Recognition of the crisis by our leaders and assorted academics is the prerequisite to finding solutions. What we need to hear from the leadership of the region is the specifics of a strategy to overcome the crisis and set the region on a path of sustainable economic development.

The first essential step in formulating a survival and transformation strategy is an objective analysis of the causes of the crisis and an identification of what can be done about the policies over which the governments have control. In small open economies, such as those in the Caribbean, governments have control of fiscal policy. They must use that control to ameliorate the impact of external events and stimulate economic growth from both national and foreign investment.

This responsible course of action was not followed, and therefore Caribbean countries are looking to external sources for help. Even countries like The Bahamas and Trinidad and Tobago are competing with Haiti and Guyana to borrow from multilateral financial institutions and China.

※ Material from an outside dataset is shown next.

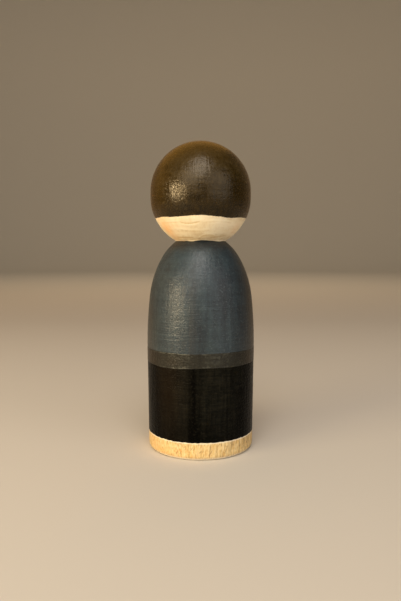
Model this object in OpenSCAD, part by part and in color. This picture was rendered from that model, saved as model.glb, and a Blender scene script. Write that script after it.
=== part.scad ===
// Painted wooden peg doll, standing on its bare foot, seen from behind from -Y.
// The turned body carries a glued ball head on a blind dowel, and five thin coats of
// paint lie on the timber: skin, hair, shirt, belt and trousers.
// Origin: centre of the foot, on the surface that the doll stands on. +Z is up, and
// the face side looks along +Y.

/* [Body] */
// Greatest diameter of the turned body, bare timber
body_d = 29.84; // [26:0.02:36]
// How much narrower the body is just above its rounded bottom edge
foot_taper = 0.56; // [0:0.02:1.5]
// Radius of the rounded bottom edge
foot_edge_r = 1.45; // [0.5:0.05:3]
// Height at which the sides stop rising straight
side_h = 29.5; // [29:0.1:40]
// Radius of the slow bend where the sides start to lean in
lean_r = 114; // [80:1:160]
// Angle through which that slow bend turns, in degrees
lean_turn = 6.7; // [4:0.1:9]
// Radius of the bend that forms the shoulder
shoulder_r = 27.9; // [24:0.1:32]
// Angle from upright at which the shoulder bend ends, in degrees
shoulder_turn = 28.7; // [22:0.1:34]
// Radius of the last bend, in to the neck
crown_r = 15.3; // [14:0.1:18]

/* [Head] */
// Diameter of the ball head, bare timber
head_d = 27.4; // [22:0.1:34]
// Height of the straight band that makes the ball a little taller than round
head_band_h = 1.4; // [0.2:0.1:4]
// Diameter of the flats where head and body meet at the neck
neck_d = 13.42; // [10:0.02:16]

/* [Neck joint] */
// Diameter of the glued dowel
dowel_d = 6; // [4:0.1:8]
// Length of the dowel
dowel_l = 22; // [14:0.5:30]
// Chamfer on each end of the dowel
dowel_chamfer = 0.6; // [0.2:0.1:1.5]
// Room for glue all round the dowel
glue_gap = 0.1; // [0.05:0.05:0.3]
// Room left beyond each end of the dowel
end_gap = 0.8; // [0.3:0.1:2]
// Angle of the drill's point, in degrees
drill_point = 118; // [90:1:140]
// Countersink round each socket's mouth
mouth_chamfer = 0.4; // [0.2:0.1:1]

/* [Paint] */
// Thickness of the skin coat
skin_t = 0.1; // [0.06:0.01:0.2]
// Thickness of the hair paint over that coat
hair_t = 0.08; // [0.04:0.01:0.2]
// Thickness of the clothes coat, shirt and trousers alike
cloth_t = 0.08; // [0.06:0.01:0.2]
// Thickness of the belt's paint over the clothes
belt_t = 0.06; // [0.04:0.01:0.2]
// How far one coat runs on under the next
paint_lap = 1.2; // [0.5:0.1:2.5]

/* [Painted lines] */
// Height of the bare foot below the trousers
bare_h = 4.9; // [2:0.1:10]
// Height of the belt's lower edge
belt_z = 24.7; // [18:0.1:26]
// Width of the belt
belt_w = 3.8; // [2:0.1:7]
// Height of the skin band between the neck and the hairline
nape_h = 6.2; // [3:0.1:9]
// Width of the face opening in the hair
face_w = 18.4; // [12:0.1:22]
// Height of the face opening, from the hairline to the fringe
face_h = 13.6; // [9:0.1:15]

/* [Hidden] */
$fn = 144;

// How far cutting shapes run past what they cut
overrun = 1;

body_r = body_d / 2;
foot_r = body_r - foot_taper / 2;
head_r = head_d / 2;
neck_r = neck_d / 2;
dowel_r = dowel_d / 2;
face_r = face_w / 2;

// Centres of the three bends of the shoulder, each [radius, height]
lean_centre = [body_r - lean_r, side_h];
shoulder_centre = lean_centre
    + (lean_r - shoulder_r) * [cos(lean_turn), sin(lean_turn)];
crown_centre = shoulder_centre
    + (shoulder_r - crown_r) * [cos(shoulder_turn), sin(shoulder_turn)];

// The neck is where the last bend has come in to the radius of the flats
neck_z = crown_centre[1] + sqrt(crown_r * crown_r - pow(neck_r - crown_centre[0], 2));

// Centres of the ball's lower and upper halves
head_low_z = neck_z + sqrt(head_r * head_r - neck_r * neck_r);
head_high_z = head_low_z + head_band_h;

hairline_z = neck_z + nape_h;
fringe_z = hairline_z + face_h;
face_z = fringe_z - face_r;
belt_top_z = belt_z + belt_w;
waist_z = belt_z + belt_w / 2;
hair_outer_t = skin_t + hair_t;
belt_outer_t = cloth_t + belt_t;
socket_r = dowel_r + glue_gap;
socket_depth = dowel_l / 2 + end_gap;

// Turns a half outline round the axis, starting and ending at the back of the doll
module turned() {
    rotate([0, 0, -90]) rotate_extrude() children();
}

// Right of the axis, between two heights, out to a width
module slab(low, high, wide) {
    translate([0, low]) square([wide, high - low]);
}

// The part of a circle's inside that lies right of the axis between two heights
module bend(centre, r, low, high) {
    intersection() {
        translate(centre) circle(r = r);
        slab(low, high, body_d);
    }
}

// Half outline of the turned body, grown outwards by the thickness of paint on it
module body_outline(grow) {
    lean_end = lean_centre[1] + (lean_r + grow) * sin(lean_turn);
    shoulder_end = shoulder_centre[1] + (shoulder_r + grow) * sin(shoulder_turn);
    polygon([
        [0, foot_edge_r],
        [foot_r + grow, foot_edge_r],
        [body_r + grow, side_h],
        [0, side_h],
    ]);
    bend(lean_centre, lean_r + grow, side_h, lean_end);
    bend(shoulder_centre, shoulder_r + grow, lean_end, shoulder_end);
    bend(crown_centre, crown_r + grow, shoulder_end, neck_z);
}

// Half outline of the rounded foot below the sides
module foot_outline() {
    slab(0, foot_edge_r, foot_r - foot_edge_r);
    intersection() {
        translate([foot_r - foot_edge_r, foot_edge_r]) circle(r = foot_edge_r);
        translate([foot_r - foot_edge_r, 0]) square(foot_edge_r);
    }
}

// Half outline of the head, grown outwards by the thickness of paint on it
module head_outline(grow) {
    r = head_r + grow;
    bend([0, head_low_z], r, neck_z, head_low_z);
    slab(head_low_z, head_high_z, r);
    bend([0, head_high_z], r, head_high_z, head_high_z + r);
}

// Blind socket drilled down from the origin, with its drill point and countersink
module socket() {
    point_h = socket_r / tan(drill_point / 2);
    turned()
        polygon([
            [0, -socket_depth - point_h],
            [socket_r, -socket_depth],
            [socket_r, -mouth_chamfer],
            [socket_r + mouth_chamfer, 0],
            [socket_r + mouth_chamfer, overrun],
            [0, overrun],
        ]);
}

// The side of the head that the face opening takes out: a round fringe over straight
// sides that reach down past the hairline
module face_region(grow) {
    side_foot = hairline_z - overrun;
    rotate([90, 0, 0])
        mirror([0, 0, 1])
            linear_extrude(head_r + hair_outer_t + overrun) {
                intersection() {
                    translate([0, face_z]) circle(r = face_r + grow);
                    translate([-head_r, face_z]) square([head_d, head_r]);
                }
                translate([-face_r - grow, side_foot])
                    square([face_w + 2 * grow, face_z - side_foot]);
            }
}

// Turned body with its rounded foot, bent-in shoulders and the socket in its neck flat
module body_peg() {
    color("#dfbd82")
        difference() {
            turned() {
                foot_outline();
                body_outline(0);
            }
            translate([0, 0, neck_z]) socket();
        }
}

// Turned ball head with the same flat and socket, the other way up
module head_ball() {
    color("#dcb97e")
        difference() {
            turned() head_outline(0);
            translate([0, 0, neck_z]) mirror([0, 0, 1]) socket();
        }
}

// Plain dowel, half in the body and half in the head
module neck_dowel() {
    color("#c9a268")
        translate([0, 0, neck_z - dowel_l / 2])
            turned()
                polygon([
                    [0, 0],
                    [dowel_r - dowel_chamfer, 0],
                    [dowel_r, dowel_chamfer],
                    [dowel_r, dowel_l - dowel_chamfer],
                    [dowel_r - dowel_chamfer, dowel_l],
                    [0, dowel_l],
                ]);
}

// Everything that the skin coat covers: the band at the nape and the face
module skin_region() {
    translate([0, 0, neck_z])
        cylinder(r = head_d, h = nape_h + paint_lap);
    face_region(paint_lap);
}

// Skin paint on the lower head and the face, running on under the hair's edge
module skin_coat() {
    color("#e9c595")
        intersection() {
            turned()
                difference() {
                    head_outline(skin_t);
                    head_outline(0);
                }
            skin_region();
        }
}

// Hair paint over the rest of the head, lapped over the skin coat's edge
module hair_coat() {
    color("#35291b")
        difference() {
            turned()
                difference() {
                    head_outline(hair_outer_t);
                    head_outline(0);
                    slab(0, hairline_z, head_d);
                }
            skin_coat();
            face_region(0);
        }
}

// A coat round the body between two heights and two distances from the timber
module body_coat(low, high, inner_t, outer_t) {
    turned()
        intersection() {
            difference() {
                body_outline(outer_t);
                body_outline(inner_t);
            }
            slab(low, high, body_d);
        }
}

// Slate shirt from under the belt up to the neck
module shirt_coat() {
    color("#424c50") body_coat(waist_z, neck_z, 0, cloth_t);
}

// Near-black trousers from the bare foot up under the belt
module trousers_coat() {
    color("#171511") body_coat(bare_h, waist_z, 0, cloth_t);
}

// Olive-grey belt, painted over the line where shirt and trousers meet
module belt_coat() {
    color("#3b372c") body_coat(belt_z, belt_top_z, cloth_t, belt_outer_t);
}

body_peg();
head_ball();
neck_dowel();
skin_coat();
hair_coat();
shirt_coat();
trousers_coat();
belt_coat();
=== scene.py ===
import math

import bpy
import numpy as np
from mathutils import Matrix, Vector


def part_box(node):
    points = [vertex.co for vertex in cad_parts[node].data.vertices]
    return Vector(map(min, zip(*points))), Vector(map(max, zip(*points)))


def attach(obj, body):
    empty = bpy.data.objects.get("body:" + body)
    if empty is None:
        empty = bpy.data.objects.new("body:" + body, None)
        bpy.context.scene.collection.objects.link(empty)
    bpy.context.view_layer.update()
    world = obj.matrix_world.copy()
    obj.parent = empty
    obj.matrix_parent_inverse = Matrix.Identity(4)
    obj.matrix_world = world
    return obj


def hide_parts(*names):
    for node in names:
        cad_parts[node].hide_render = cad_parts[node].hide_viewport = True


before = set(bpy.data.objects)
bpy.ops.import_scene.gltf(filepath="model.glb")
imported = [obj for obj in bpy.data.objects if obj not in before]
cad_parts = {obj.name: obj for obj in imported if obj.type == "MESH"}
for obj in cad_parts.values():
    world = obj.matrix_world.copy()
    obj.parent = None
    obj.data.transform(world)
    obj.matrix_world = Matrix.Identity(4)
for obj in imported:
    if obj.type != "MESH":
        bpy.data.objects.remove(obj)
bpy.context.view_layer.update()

# A turned wooden peg doll with a painted head and clothes, seen from behind.
# The doll stands on the origin, +Z is up and the camera looks along +Y.
# Sizes are in millimetres until a mesh is written, and azimuth 0 faces the camera and grows to +X.
# What a user would change stands in one dictionary per piece, beside that piece's code.

mm = 0.001                                        # one millimetre, in Blender's metres


def boxOf(node):                                  # lowest and highest corner of a CAD node, in mm
    low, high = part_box(node)
    return np.array(low) / mm, np.array(high) / mm


bodyLow, bodyHigh = boxOf("body_peg")
headLow, headHigh = boxOf("head_ball")
beltBottom, beltTop = (corner[2] for corner in boxOf("belt_coat"))
trousersHem = boxOf("trousers_coat")[0][2]        # the timber is bare below this height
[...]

The more desperate countries have partially defaulted on their debt payment or have restructured their debt. Some are on a financial drip from the IMF or will have formal agreements with the IMF in the first half of next year. Several are planning on aid from Venezuela and China and calling on the international community to help.

If Caribbean governments are going to be successful in mobilising external financial assistance they have to show the multilateral financial institutions and donor countries that they are serious about economic management.

Once they have demonstrated their commitment to better fiscal management, the external sources of finance will be assured that assistance is not going to be regularly repeated exercise.